Ann Van den Eynde is sinds 2014 bij Tutti Fratelli. Als vrijwilligster in de vestiaire van de Bourla leerde ze Tutti Fratelli kennen, die avond dat de fratelli een verrassingslied zongen ter ere van Reinhilde Decleir. Ze dacht meteen: dat is iets voor mij. Kort erna kwam ze op gesprek en repeteerde ze mee. Zo is het begonnen.
“Mijn gevoel van zelfwaarde deint uit.”
Wat betekent Tutti Fratelli voor jou?
Het is een nieuwe wereld die voor mij open gaat.
Het repeteren, het zingen, het is geweldig.
En nu, voor De Middelmatige Man heb ik zelfs een rolletje gekregen!
Met verschillende spelers heb ik een goede band opgebouwd en heb ik terug een sociaal leven. Mijn wereld is opengebloeid.
Je moet weten, ik kwam uit een zware periode waarin ik nauwelijks iets deed. Ik voelde me leeg. Ik was aan het herstellen van een psychose en helemaal uitgeput. Ik had veel slaap nodig en mocht mijn geest niet teveel belasten. Op den duur leefde ik in mijn eigen cocon, was ik mensenschuw en beschaamd over mezelf.
Na een tijd voelde ik een sprankeltje kracht en moed. Ik greep dat vast en begon langzamerhand mijn leven terug op te bouwen. Zo ben ik dan in de Bourla als vrijwilligster aan de vestiaire begonnen. Ik ben naar de theaterstukken daar gaan kijken, wat mijn geest voedde.
Bij Tutti Fratelli heb ik die voeding voor de geest nog meer. Ik apprecieer opnieuw de kleine dingen in het leven. Ik spendeer mijn 60 euro per week niet meer aan nieuwe onnuttige spullen, maar ik ga bewust op zoek naar tweedehands artikelen en kan daardoor zelfs een beetje sparen. Ik ben nu veel gelukkiger met het weinige dat ik heb. In mijn hoofd is het helemaal geswitcht. Ik ben meer waarde gaan hechten aan het leven, het milieu, de medemens. Ik ben terug beginnen schrijven, wat ik vroeger ook veel deed.

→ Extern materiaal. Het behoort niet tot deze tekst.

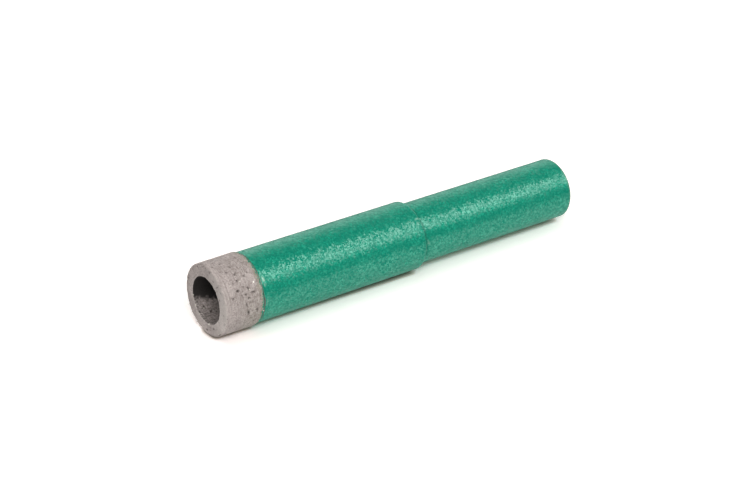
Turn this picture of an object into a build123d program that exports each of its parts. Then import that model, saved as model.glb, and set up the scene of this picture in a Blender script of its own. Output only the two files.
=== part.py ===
"""Diamond core bit, 14 mm: a sintered diamond ring brazed to a turned steel body with a 12 mm straight shank.

The bit stands on its cutting face. The origin is the centre of that face and +Z runs along the axis, from
the cutting face up to the end of the shank. All sizes are in millimetres.
"""

import os
from math import radians, tan

from build123d import *

# Diamond ring: the sintered cutting ring at the lower end
RING_OD = 14.0  # the diameter of the hole that the bit cuts
RING_BORE = 9.0  # the diameter of the core that it leaves
RING_LENGTH = 8.0
RING_TAPER = 0.05  # how far the side leans in, per side, from the back of the ring to the cutting face
RIM_RADIUS = 0.3  # worn round of the outer edge of the cutting face
MOUTH_RADIUS = 0.12  # worn round of the inner edge of the cutting face
RING_BACK_CHAMFER = 0.1

# Brazed joint: the film of silver solder between the ring and the body
BRAZE_THICKNESS = 0.15
BRAZE_BEAD = 0.06  # how far the solder swells out past the side of the body

# Steel body: core barrel, shoulder and straight shank, turned in one piece
KERF_CLEARANCE = 0.25  # the barrel runs this far inside the ring's outer side
CORE_CLEARANCE = 0.3  # the barrel's bore runs this far outside the ring's bore
BARREL_LENGTH = 36.85
BARREL_WEB = 5.0  # solid metal between the full depth of the core bore and the shoulder
DRILL_POINT = 118.0  # included angle of the drilled end of the core bore, in degrees
SHOULDER_ROUND = 0.25
SHOULDER_ROOT = 0.2
SHANK_D = 12.0
SHANK_LENGTH = 37.0
SHANK_CHAMFER = 0.4

# Places along the axis, from the cutting face upwards
ring_back = RING_LENGTH
barrel_end = ring_back + BRAZE_THICKNESS
shoulder = barrel_end + BARREL_LENGTH
shank_end = shoulder + SHANK_LENGTH
core_end = shoulder - BARREL_WEB

# Radii shared by the pieces that meet
ring_r = RING_OD / 2
bore_r = RING_BORE / 2
barrel_r = ring_r - KERF_CLEARANCE
barrel_bore_r = bore_r + CORE_CLEARANCE
shank_r = SHANK_D / 2

os.makedirs("parts", exist_ok=True)

# Diamond ring: a plain ring with a slight taper, rounded where it cuts and chamfered where it is brazed
with BuildPart() as diamond_ring:
    with BuildSketch(Plane.XZ):
        with BuildLine():
            Polyline(
                (bore_r, 0),
                (ring_r - RING_TAPER, 0),
                (ring_r, ring_back),
                (bore_r, ring_back),
                close=True,
            )
        make_face()
    revolve(axis=Axis.Z)
    face_edges = diamond_ring.edges().filter_by(GeomType.CIRCLE).group_by(Axis.Z)[0]
    fillet(face_edges.sort_by(SortBy.RADIUS)[-1], RIM_RADIUS)
    face_edges = diamond_ring.edges().filter_by(GeomType.CIRCLE).group_by(Axis.Z)[0]
    fillet(face_edges.sort_by(SortBy.RADIUS)[0], MOUTH_RADIUS)
    back_edges = diamond_ring.edges().filter_by(GeomType.CIRCLE).group_by(Axis.Z)[-1]
    chamfer(back_edges.sort_by(SortBy.RADIUS)[-1], RING_BACK_CHAMFER)
diamond_ring.part.label = "diamond_ring"

# Brazed joint: a thin washer of solder as wide as the barrel's wall, with a bead swelling out round its edge
with BuildPart() as braze_joint:
    with BuildSketch(Plane.XZ):
        with BuildLine():
            Polyline(
                (barrel_r, ring_back),
                (barrel_bore_r, ring_back),
                (barrel_bore_r, barrel_end),
                (barrel_r, barrel_end),
            )
            ThreePointArc(
                (barrel_r, barrel_end),
                (barrel_r + BRAZE_BEAD, ring_back + BRAZE_THICKNESS / 2),
                (barrel_r, ring_back),
            )
        make_face()
    revolve(axis=Axis.Z)
braze_joint.part.label = "braze_joint"

# Steel body: the turned outside, then the drilled core bore, then the worked edges
with BuildPart() as steel_body:
    with BuildSketch(Plane.XZ):
        with BuildLine():
            Polyline(
                (0, barrel_end),
                (barrel_r, barrel_end),
                (barrel_r, shoulder),
                (shank_r, shoulder),
                (shank_r, shank_end),
                (0, shank_end),
                close=True,
            )
        make_face()
    revolve(axis=Axis.Z)

    drill_point_height = barrel_bore_r / tan(radians(DRILL_POINT / 2))
    with BuildSketch(Plane.XZ):
        with BuildLine():
            Polyline(
                (0, barrel_end),
                (barrel_bore_r, barrel_end),
                (barrel_bore_r, core_end),
                (0, core_end + drill_point_height),
                close=True,
            )
        make_face()
    revolve(axis=Axis.Z, mode=Mode.SUBTRACT)

    # The two rounds of the shoulder share its width, so each takes at most its own part of it
    shoulder_width = abs(barrel_r - shank_r)
    rounds = SHOULDER_ROUND + SHOULDER_ROOT
    fit = min(1.0, 0.9 * shoulder_width / rounds)
    circles = steel_body.edges().filter_by(GeomType.CIRCLE)
    shoulder_edges = circles.filter_by_position(Axis.Z, shoulder, shoulder).sort_by(SortBy.RADIUS)
    fillet(shoulder_edges[-1], SHOULDER_ROUND * fit)
    circles = steel_body.edges().filter_by(GeomType.CIRCLE)
    shoulder_edges = circles.filter_by_position(Axis.Z, shoulder, shoulder).sort_by(SortBy.RADIUS)
    fillet(shoulder_edges[0], SHOULDER_ROOT * fit)
    chamfer(steel_body.edges().filter_by(GeomType.CIRCLE).group_by(Axis.Z)[-1], SHANK_CHAMFER)
steel_body.part.label = "steel_body"

export_step(diamond_ring.part, "parts/diamond_ring.step")
export_step(braze_joint.part, "parts/braze_joint.step")
export_step(steel_body.part, "parts/steel_body.step")
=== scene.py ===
"""Dresses the diamond core bit: sintered ring, brazed joint and painted steel body, in a small studio.

The bit's axis is +Z, with the cutting face at zero and the end of the shank at the top. In the studio it
lies on a table that touches its +Y side, so up is close to -Y there. Blender's unit is the metre, and a
size in millimetres is written times MM.
"""

from __future__ import annotations

import logging
import math
from dataclasses import dataclass
from enum import Enum
from functools import cached_property

import bmesh
import bpy
import numpy as np
from mathutils import Euler, Matrix, Vector, noise

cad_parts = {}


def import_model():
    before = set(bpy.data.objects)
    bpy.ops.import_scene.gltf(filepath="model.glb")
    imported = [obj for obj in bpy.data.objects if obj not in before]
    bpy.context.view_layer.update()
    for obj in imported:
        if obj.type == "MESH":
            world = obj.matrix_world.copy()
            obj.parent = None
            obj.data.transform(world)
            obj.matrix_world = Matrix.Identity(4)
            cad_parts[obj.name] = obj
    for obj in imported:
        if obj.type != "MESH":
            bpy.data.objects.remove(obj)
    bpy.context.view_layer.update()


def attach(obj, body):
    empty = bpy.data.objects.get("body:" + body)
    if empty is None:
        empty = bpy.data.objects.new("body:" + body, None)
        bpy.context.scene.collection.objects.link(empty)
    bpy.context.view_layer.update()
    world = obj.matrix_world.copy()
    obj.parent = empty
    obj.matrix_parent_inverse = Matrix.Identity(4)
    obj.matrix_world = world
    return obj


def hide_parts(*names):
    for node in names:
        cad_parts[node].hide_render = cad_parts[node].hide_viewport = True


LOG = logging.getLogger("core_bit")
MM = 0.001
FULL_TURN = 2 * math.pi
BODY = "root"
BUMP_HEIGHT = 0.05 * MM
SIGNS = ((1, 1), (1, -1), (-1, 1), (-1, -1))
CUBOCTAHEDRON = (
    [(a, b, 0) for a, b in SIGNS] + [(a, 0, b) for a, b in SIGNS] + [(0, a, b) for a, b in SIGNS]
)
Colour = tuple[float, float, float, float]


# ---------------------------------------------------------------- objects, colours and nodes


def add_object(name: str, data: bpy.types.ID) -> bpy.types.Object:
    """Makes an object and puts it in the scene.

    Args:
        name: the object's name.
        data: its mesh, lamp or camera.

    Returns:
        The object.
    """
    added = bpy.data.objects.new(name, data)
    bpy.context.scene.collection.objects.link(added)
    return added


def linear(hex_colour: str) -> Colour:
    """Turns an sRGB hex colour into the linear colour that shaders take.

    Args:
        hex_colour: six hex digits after a #.

    Returns:
        Red, green and blue in linear light, and an alpha of 1.
    """
    digits = hex_colour.lstrip("#")
    channels = [int(digits[place : place + 2], 16) / 255 for place in (0, 2, 4)]
    light = [c / 12.92 if c <= 0.04045 else ((c + 0.055) / 1.055) ** 2.4 for c in channels]
    return (light[0], light[1], light[2], 1.0)


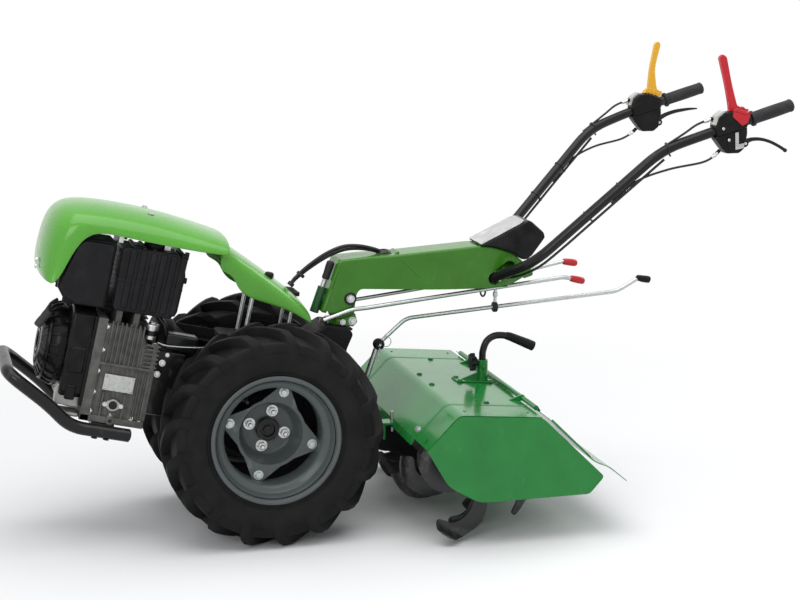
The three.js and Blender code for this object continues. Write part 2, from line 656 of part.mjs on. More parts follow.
place(
  machine, 'depth_bar',
  joined(
    sweptTube([...depthFoot, ...depthPath], BAR_RADIUS, 10),
    sweptTube(depthPath.slice(7), 14, 10),
  ),
  blackPaint,
);

// Rotor: one shaft with three flanges a side, four curved tines on each.
const FLANGE_PLACES = [105, 222, 335];
const BLADE_WIDTH = 45;
const polar = (r, degrees) => [-r * Math.sin(radians(degrees)), -r * Math.cos(radians(degrees))];
function tine(x, turn, bend) {
  const half = TINE_FACE / 2;
  const shank = [
    polar(42, -70), polar(108, -42), polar(TINE_RADIUS, -half), polar(TINE_RADIUS, half),
    polar(142, half + 14), polar(118, -8), polar(42, -30),
  ];
  const blade = [
    polar(TINE_RADIUS, -half), polar(TINE_RADIUS, half), polar(146, half + 18),
    polar(TINE_RADIUS - TINE_GAUGE, half - 1), polar(TINE_RADIUS - TINE_GAUGE, -half + 1),
  ];
  const [x0, x1] = bend > 0 ? [x, x + BLADE_WIDTH] : [x - BLADE_WIDTH, x];
  const flat = slab(shank, x - TINE_GAUGE / 2, x + TINE_GAUGE / 2);
  return flat.add(slab(blade, x0, x1)).rotate([-turn, 0, 0]);
}
function rotorSolid() {
  let rotor = turned([[-350, 0], [-350, ROTOR_SHAFT], [350, ROTOR_SHAFT], [350, 0]], SHAFT_SIDES);
  for (const sign of [1, -1]) {
    FLANGE_PLACES.forEach((place, row) => {
      const x = sign * place;
      rotor = rotor.add(turned([[x - 9, 0], [x - 9, 52], [x + 9, 52], [x + 9, 0]], 16));
      for (let i = 0; i < 4; i += 1) {
        const bend = (i % 2 === 0 ? 1 : -1) * sign;
        rotor = rotor.add(tine(x, 90 * i + TINE_STEP * (row - 1), bend));
      }
    });
  }
  return rotor;
}
const rotor = new THREE.Group();
rotor.position.set(0, ROTOR_Y, ROTOR_HEIGHT);
machine.add(rotor);
place(rotor, 'tine_rotor', rotorSolid(), blackPaint);

// ---------------------------------------------------------------- handlebar swivel bracket
// Measured from a level that lies BAR_DATUM below the axle, so that it rises with larger wheels.

const BAR_DATUM = 285.925;
const bar = new THREE.Group();
bar.position.set(0, 0, AXLE_HEIGHT - BAR_DATUM);
machine.add(bar);

const SWING_Y = 160;            // the swing axis, in the leaning tractor's frame
const PIVOT = [248, 597];       // the height pivot bolt
const PIVOT_RADIUS = 8;
const BRACKET_HALF = 40;
const swivelDisc = turnedAboutZ([[0, 0], [0, 36], [11, 36], [11, 0]], 32)
  .translate([0, SWING_Y, CASE_TOP + GAP]).rotate([-LEAN, 0, 0]).translate([0, 0, BAR_DATUM]);
const bracketPost = slab([
  [204, 538], [248, 527], [262, 545], [268, 592], [262, 610], [248, 616], [234, 612], [214, 580],
], -BRACKET_HALF, BRACKET_HALF);
const pivotBolt = joined(
  rod([-COLUMN_HALF - 4, ...PIVOT], [COLUMN_HALF + 4, ...PIVOT], PIVOT_RADIUS, 20),
  rod([-COLUMN_HALF - 9, ...PIVOT], [-COLUMN_HALF - GAP, ...PIVOT], 14, 6),
  rod([COLUMN_HALF + GAP, ...PIVOT], [COLUMN_HALF + 9, ...PIVOT], 14, 6),
);
const swivelFloor = block(-60, 60, 0, 400, CASE_TOP - 100, CASE_TOP + GAP)
  .rotate([-LEAN, 0, 0]).translate([0, 0, BAR_DATUM]);
place(
  bar, 'swivel_bracket',
  joined(swivelDisc, cut(bracketPost, swivelFloor), pivotBolt),
  columnGreen,
);

// ---------------------------------------------------------------- handlebar

const columnOutline = [
  [219, 701], [169, 564], [206, 554], [235, 559], [256, 583], [271, 622], [502, 608], [661, 605],
  [762, 634], [755, 654], [700, 698], [647, 717], [607, 722], [364, 707], [294, 706],
];
const columnInside = [
  [222.5, 698], [172, 562], [206, 500], [800, 500], [800, 600], [770, 634], [756, 650], [698, 694.5],
  [646, 714], [607, 719], [364, 704], [294, 703],
];
const tubeSide = [
  [20, 635.7, 621.3], [50, 654, 636], [160, 721, 690], [263, 1035, 992], [283, 1167, 1037], [282, 1385, 1100],
];
const tubeTip = new THREE.Vector3(...tubeSide.at(-1));
const tubeRun = tubeTip.clone().sub(new THREE.Vector3(...tubeSide.at(-2))).normalize();
const tubeSolid = (radius, beyond) => bentTube(
  [...tubeSide.slice(0, -1), tubeTip.clone().addScaledVector(tubeRun, beyond).toArray()], radius, 55, 10, 3,
);
const leftTube = tubeSolid(BAR_TUBE, 0);
const leftTubeSpace = tubeSolid(BAR_TUBE + GAP, GAP);
const cablePoints = [
  [0, 98, 634], [0, 112, 650], [0, 146, 676], [0, 194, 705], [0, 240, 722], [0, 280, 724], [0, 320, 717],
  [0, 352, 706], [0, 380, 690],
];
const CABLE_BUNDLE = 6;
const cableTube = (radius) => sweptTube(smoothPath(cablePoints, 16), radius, 8);
const gearPath = [
  [62, 172, 545], [60, 250, 570], [54, 285, 570], [33, 500, 587], [33, 854, 622], [33, 889, 614],
];
const powerPath = [[0, 275, 584], [0, 390, 597], [0, 780, 643], [0, 872, 662]];
const shiftRod = (path, radius) => bentTube(path, radius, 20, 8, 2);
const hangerPlate = joined(
  block(-COLUMN_HALF + 1, COLUMN_HALF - 1, 650, 688, 605.5, 609),
  block(-9, 9, 664, 672, 608, 640),
);
const boltSpace = rod([-80, ...PIVOT], [80, ...PIVOT], PIVOT_RADIUS + GAP, 20);
place(
  bar, 'handlebar_column',
  cut(
    joined(
      cut(
        slab(columnOutline, -COLUMN_HALF, COLUMN_HALF),
        slab(columnInside, -COLUMN_HALF + SHEET, COLUMN_HALF - SHEET),
      ),
      hangerPlate,
    ),
    boltSpace, leftTubeSpace, leftTubeSpace.mirror([1, 0, 0]), cableTube(CABLE_BUNDLE + GAP),
    shiftRod(gearPath, ROD_RADIUS + GAP), shiftRod(powerPath, ROD_RADIUS - 1 + GAP),
  ),
  columnGreen,
);
place(
  bar, 'control_console',
  slab([
    [606, 722 + 3 * GAP], [648, 717 + 2 * GAP], [701, 698 + 2 * GAP], [724, 680], [740, 680],
    [754, 691], [790, 738], [786, 752], [750, 786], [740, 788], [640, 740],
  ], -57, 57),
  blackPlastic,
);
place(bar, 'control_cables', cableTube(CABLE_BUNDLE), blackRubber);
const LOCK_TUBE = 12;
const LOCK_X = 22;
place(
  bar, 'swing_lock',
  joined(
    rod([LOCK_X, 154.8, 561], [LOCK_X, 179, 628], LOCK_TUBE, 16),
    rod([LOCK_X, 178, 625], [LOCK_X, 187, 650], 5, 12),
    rod([LOCK_X, 186, 648], [LOCK_X, 204, 697], 10, 16),
  ),
  columnGreen,
);

const gripStart = [283, 1277, 1068.8];
const GRIP_RADIUS = 17;
// The left lever hangs away from its grip, and the right one lies closer to it.
const handLeverPaths = {
  left: [
    [283, 1254, 1006], [283, 1275, 1013], [283, 1305, 1013], [283, 1340, 1002], [283, 1376, 981],
  ],
  right: [
    [283, 1254, 1011], [283, 1275, 1024], [283, 1305, 1033.5], [283, 1340, 1039], [283, 1376, 1040],
  ],
};
// The left switch lever leans forwards, and the right one stands nearly upright.
const switchBlades = {
  left: [
    [1240, 1100], [1228, 1106], [1212, 1158], [1194, 1232], [1184, 1238], [1174, 1230], [1194, 1158],
    [1206, 1108],
  ],
  right: [
    [1254, 1099], [1245, 1106], [1239, 1158], [1255, 1230], [1246, 1238], [1236, 1232], [1222, 1158],
    [1220, 1108],
  ],
};
const handleShapes = {
  control_block: () => cut(
    slab([
      [1163, 1062], [1172, 1080], [1188, 1087], [1218, 1089], [1254, 1077], [1258, 1040], [1252, 992],
      [1235, 979], [1200, 979], [1180, 1000], [1166, 1036],
    ], GRIP_HALF_SPACING - 21, GRIP_HALF_SPACING + 21),
    leftTubeSpace,
  ),
  hand_grip: () => {
    const beyond = [282, 1389, 1101.2];
    return cut(rod(gripStart, beyond, GRIP_RADIUS, 16), leftTubeSpace);
  },
  hand_lever: (side) => sweptTube(
    smoothPath(handLeverPaths[side], 8), 5.5, 8,
  ).subtract(block(240, 320, 1200, 1255 + GAP, 900, 1100)),
  switch_lever: (side) => slab([
    [1206, 1089.5], [1220, 1088.8 + GAP], [1255, 1077 + GAP], [1264, 1094], ...switchBlades[side],
  ], GRIP_HALF_SPACING - 8, GRIP_HALF_SPACING + 8),
};
const CABLE_RADIUS = 3;
const switchCableRoute = [[283, 1158, 1071], [281, 1120, 1056], [276, 1085, 1032], [262, 1015, 988]];
// From the control block's lower front edge to the tube's underside, where it is tied.
const leverCableRoute = [
  [283, 1189.6, 989.1], [283, 1176, 976], [283, 1140, 958], [268, 1050, 940], [242, 971, 907.5],
  [222.2, 911, 849.8],
];
const handleFinish = {
  control_block: blackPlastic, hand_grip: blackRubber, hand_lever: blackPaint, switch_lever: redPlastic,
};
for (const [side, sign] of [['left', 1], ['right', -1]]) {
  const handed = (solid) => (sign > 0 ? solid : solid.mirror([1, 0, 0]));
  place(bar, `handlebar_tube_${side}`, handed(leftTube), blackPaint);
  for (const [piece, shape] of Object.entries(handleShapes)) {
    const material = piece === 'switch_lever' && side === 'right' ? yellowPlastic : handleFinish[piece];
    place(bar, `${piece}_${side}`, handed(shape(side)), material);
  }
  const leverCable = cut(sweptTube(smoothPath(leverCableRoute, 14), CABLE_RADIUS, 8), leftTubeSpace);
  const switchCable = cut(sweptTube(smoothPath(switchCableRoute, 10), CABLE_RADIUS, 8), leftTubeSpace);
  place(bar, `lever_cable_${side}`, handed(leverCable), blackRubber);
  place(bar, `switch_cable_${side}`, handed(switchCable), blackRubber);
}

// Shift rods with their plastic grips, hung under the column.
place(
  bar, 'gear_rod',
  joined(
    shiftRod(gearPath, ROD_RADIUS),
    rod([33, 872, 618], [33, 912, 608], 10, 12),
  ),
  zincPlate,
);
place(
  bar, 'power_take_off_rod',
  joined(
    shiftRod(powerPath, ROD_RADIUS - 1),
    rod([0, 862, 660], [0, 902, 653], 10, 12),
  ),
  zincPlate,
);
const couplingPath = [
  [0, 305, 372], [0, 335, 457], [0, 414, 525], [0, 665, 543], [0, 1023, 568], [0, 1086, 602], [0, 1118, 596],
];
place(
  bar, 'coupling_rod',
  joined(bentTube(couplingPath, ROD_RADIUS, 20, 8, 2), rod([0, 1078, 599], [0, 1122, 595], 10, 12)),
  zincPlate,
);
const hangerEye = cut(
  joined(rod([0, 660, 543], [0, 672, 543], 14, 16), rod([0, 666, 552], [0, 668, 605.5 - GAP], 5, 12)),
  bentTube(couplingPath, ROD_RADIUS + GAP, 20, 8, 2),
);
place(bar, 'rod_hanger', hangerEye, zincPlate);

// ---------------------------------------------------------------- placing

// The whole machine stands with the middle of its box over the origin.
const group = new THREE.Group();
group.add(machine);
machine.updateMatrixWorld(true);
const bounds = new THREE.Box3().setFromObject(machine, true);
machine.position.set(0, -(bounds.min.y + bounds.max.y) / 2, 0);

export default group;
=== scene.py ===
# A two-wheel walking tractor with its rotary tiller: what the eye sees, built round the packed
# frame. Each section takes one piece, or one group of like pieces, from its sizes to its finish.

from math import atan2, cos, pi, radians, sin

import bmesh
import bpy
from mathutils import Matrix, Vector


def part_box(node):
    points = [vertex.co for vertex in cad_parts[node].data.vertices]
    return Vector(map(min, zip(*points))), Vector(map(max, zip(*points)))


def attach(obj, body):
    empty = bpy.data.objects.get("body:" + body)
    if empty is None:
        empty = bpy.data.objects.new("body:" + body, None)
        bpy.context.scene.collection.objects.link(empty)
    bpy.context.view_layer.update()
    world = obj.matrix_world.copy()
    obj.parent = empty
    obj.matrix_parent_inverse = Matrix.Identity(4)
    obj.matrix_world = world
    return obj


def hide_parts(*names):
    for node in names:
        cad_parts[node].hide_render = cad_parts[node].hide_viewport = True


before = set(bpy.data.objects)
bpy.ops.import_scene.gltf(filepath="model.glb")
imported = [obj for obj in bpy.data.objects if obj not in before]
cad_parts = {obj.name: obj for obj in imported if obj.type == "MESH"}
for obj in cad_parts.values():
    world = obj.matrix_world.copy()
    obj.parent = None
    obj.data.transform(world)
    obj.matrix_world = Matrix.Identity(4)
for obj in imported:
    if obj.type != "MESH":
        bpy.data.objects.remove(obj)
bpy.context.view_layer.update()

# ------------------------------------------------------------------ the places that all pieces use
# Pieces are drawn in millimetres, with X to the machine's left, Y to the rear and Z up from the
# ground, and with Y = 0 at the axle. The tractor's own castings and panels are drawn about the
# axle, and lean back with it. Both spaces are turned into the frame's metres here.

MM = 0.001
LEAN = radians(13.2)
tyre_low, tyre_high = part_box("tyre_left")
AXLE = Vector((0, (tyre_low.y + tyre_high.y) / 2, (tyre_low.z + tyre_high.z) / 2))
MACHINE = Matrix.Translation((0, AXLE.y, 0)) @ Matrix.Scale(MM, 4)
TRACTOR = Matrix.Translation(AXLE) @ Matrix.Rotation(-LEAN, 4, "X") @ Matrix.Scale(MM, 4)
MIRROR = Matrix.Scale(-1, 4, (1, 0, 0))
SIDES = (("left", 1), ("right", -1))
HANDED = {1: Matrix.Identity(4), -1: MIRROR}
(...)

Hoe is die switch gekomen?
Reinhilde en de spelers geven mij het vertrouwen in mezelf, dat ik goed bezig ben. Door mee te spelen heb ik mijn zelfwaarde terug gevonden. Ik kom veel meer tot mezelf. Ik moet niet meer presteren voor de verkoopcijfers zoals in mijn laatste job. Hier haal ik het onderste uit de kan, maar dan op een andere manier. Ik sta achter de stukken die we maken, die boeien mij. Er zit een diepe achtergrond in de stukken. Ik probeer het beste te geven van mezelf.
Ik zie hier mensen die vaak uit verschrikkelijke situaties komen, traumatische situaties, waar tegenover mijn problemen een peulschil zijn. De mensen hier zie ik evolueren. Dat vind ik prachtig. Zoals bv. Katty die fluit leert, Michael die met notenleer is begonnen of Jan die eigen muziek maakt. Mijn gevoel van zelfwaarde deint uit. Sinds kort werk ik vrijwillig in het Ecokot in Borgerhout, een plek die ik leerde kennen via een speler van Tutti Fratelli. Mijn ultieme droom is een monoloog te schrijven die zwaarwichtig en grappig is -een beetje zoals mezelf- en die zelf te brengen.